The InForm engine is great at managing content. You can use it to simulate complex data structures by being consistent on how you mark up your information from page to page. However there is always a case for having a custom database structure that actually models the real-world data that your site is about. In this case you may want a Bespoke CMS Engine.
A bespoke CMS adds in custom page types that represent different classes of data. Theses custom page types understand both information about the class of data, and the relationships that it may have to other classes of data. Once we have modeled this information then it is possible to automate the generation of pages utilising this information.
For example, the Granta website has dedicated page types for Issues, Stories, Authors etc etc. This therefore lets us generate lists of all the contributors and a bibliography for an author leading to one of their articles in a given issue. It would be possible to create a site with quite a lot of this functionality in InForm, but it would be cumbersome and implementing functionality such as an advanced search that utilised these models would not be possible.

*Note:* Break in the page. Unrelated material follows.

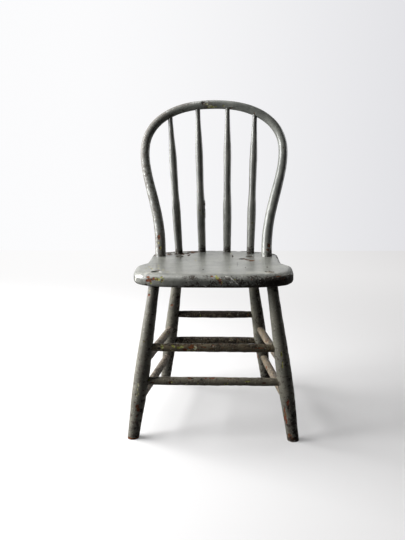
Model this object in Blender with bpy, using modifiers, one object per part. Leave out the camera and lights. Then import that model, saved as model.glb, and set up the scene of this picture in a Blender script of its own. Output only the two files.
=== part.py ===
"""A small hoop-back wooden chair, as its maker would set it out.

A thick plank seat is cut in at the back, rolled at the front and a little
saddled. Four splayed, turned legs are tapered through the seat and wedged
from above. Eight turned rungs brace the legs: the pairs at the front and the
back sit higher than the pairs at the sides, so that no two sockets meet. One
bent hoop stands in the back of the seat and holds four turned spindles.

Metres, +Z up, the sitter faces -Y, +X is to the right in the front view.
The origin is on the floor, under the middle of the bounding box.
"""
import math

import bmesh
import bpy
from mathutils import Matrix, Vector

# Fits
GAP = 0.0003                    # between two pieces that touch

# Seat plank
SEAT_HEIGHT = 0.330             # floor to the rim of the seat
SEAT_THICKNESS = 0.0250
SEAT_HALF_WIDTH = 0.1595        # across the wide front part
SEAT_BACK_HALF_WIDTH = 0.1412   # across the part that carries the hoop
SEAT_FRONT = -0.138
SEAT_BACK = 0.152
EAR_CENTRE = -0.060             # where the front corners begin to round
SHOULDER_FRONT = -0.045         # the step between the two widths
SHOULDER_BACK = 0.000
BACK_CORNER_START = 0.091
FRONT_FULLNESS = 3.3            # 2 is an ellipse, more is squarer
BACK_FULLNESS = 2.2
ROLL_INSET_FRONT = 0.021        # how far the rounded top edge reaches in
ROLL_INSET_BACK = 0.007
ROLL_DROP_FRONT = 0.0125        # and how far it drops
ROLL_DROP_BACK = 0.006
UNDER_ROUND = 0.007
SADDLE_DEPTH = 0.0035
UNDER_RINGS = (0.55, 0.85)      # rings of the flat underside, by share of the reach
UNDER_TURNS = (0, 30, 60, 90)   # degrees round the lower edge
ROLL_TURNS = (0, 18, 36, 54, 72, 90)
SADDLE_RINGS = (0.88, 0.72, 0.5, 0.25)

# Legs, as foot on the floor and as axis under the seat
FRONT_FOOT = (0.1589, -0.1426)
FRONT_LEG_TOP = (0.1149, -0.1058)
BACK_FOOT = (0.1251, 0.1581)
BACK_LEG_TOP = (0.0815, 0.0813)
LEG_FOOT_RADIUS = 0.0112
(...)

If we are building a bespoke CMS then it doesn't mean that we have to give up all of the freedom of InForm. If it is appropriate for the project, then we can configure the CMS so that every custom page can contain the full range of InForm pages, e.g. an Author page could contain a series of content pages about the author, a news feed of press relating to them or an events listing of when they are going to be doing book signings.
Each custom page will also generally have general purpose documents as well as the database meta-data on. You can therefore utilise all the markup styles that are possible with an InForm site across the whole of Bespoke CMS deployment.
Bespoke CMS sites are always more expensive to construct than an InForm site. Initially we will have to model the data that people want the system to maintain and the constraints and restrictions on how this data can interact.
Once we think that we understand what the client is after then depending on the complexity of the project we will do one or more of the following:
I am not a huge fan of paper specifications as I find that they can easily get out of hand in terms of scale, and it can be hard to read a large technical document (functional specifications of >100 pages have been seen in the past!) and keep a model of the site that is being described in your head.
However sometimes a clear functional specification is a requirement, especially in fixed price jobs so sometimes this is the only course of action...
fiennes.org utilises redmine for project management and this includes a wiki for each project. This can prove very valuable as a lightweight way of documenting and providing rough mockups of what is required for a bespoke project.
As mentioned above, it is possible to manually create a version of a bespoke site inside InForm. It can get cumbersome as the data set gets larger, but for rapidly mocking up how people expect a bespoke site to work with a few examples of each page type it can be a very rapid and useful way of mocking up, and therefore documenting, how a bespoke site is going to work.
We particularly like the fact that once a client has learnt how to use the InForm CMS (which they are going to have to do at some point) then they can assist in the design process by creating a mockup of what they expect the system to be able to do. This minimises the assumptions that the above methods make - ie we assume that when we say "X" that the client sees a big "X" in their perception of the site, but this is not a given and sometimes you build something and turn out that both parties had something completely different in mind which leads to problems. The closer the functional mockup / design is to the finished object, the more likely that both parties are thinking along the same lines which minimises the chances of unpleasant surprises down the line.
At some point we will build some custom code and supporting SQL database structures to implement the bespoke CMS. At this point we don't worry too much about the visual presentation of the functionality, more just to get it to the point where people can sign off that it is doing what everyone wants it to do. Once this is complete and signed off then we can make a second sweep through the code and bring it into line with the look and feel of the site design.
For all but the most trivial systems, one would have expected to have performed at least one of the above scoping and documentation phases, and one would hope that the functional implementation that is delivered is what people expect. However client's perception of their requirements can change during the lifespan of a project and there can also be misunderstandings as to what people mean on both sides leading to us building something that isn't what is required.
It is therefore frequently beneficial to split the build up into smaller elements and take stock at each stage as to whether or not it is on track with everyone's perception as to the deliverables for the project leading to a more Agile development process...
Once you think through the possible implications of the various steps outlined above, it becomes clear that the only way to provide a fixed price cost for a project is by mapping it out accurately enough that the level of work and therefore the cost is predictable.
Unfortunately, there are multiple points where this may potentially break down and therefore to protect against working for free, one has to build in a large degree of contingency into any fixed priced quote which can be a disadvantage to the client if everything goes smoothly.
We therefore prefer to work on an hourly rate, and if fixed prices are required then to do a fixed price per iteration where an iteration is 3 - 4 days work and therefore predictable to a fair degree of accuracy. We are happy to endeavour to work inside fixed price budgets by vetoing functionality that is suggested during the development process that is not feasible within the target budget, but we have found that client's expectations and requirements change and evolve hugely during the development process and therefore quoting for a job at the beginning frequently proves inaccurate and leads to conflicts during the development process.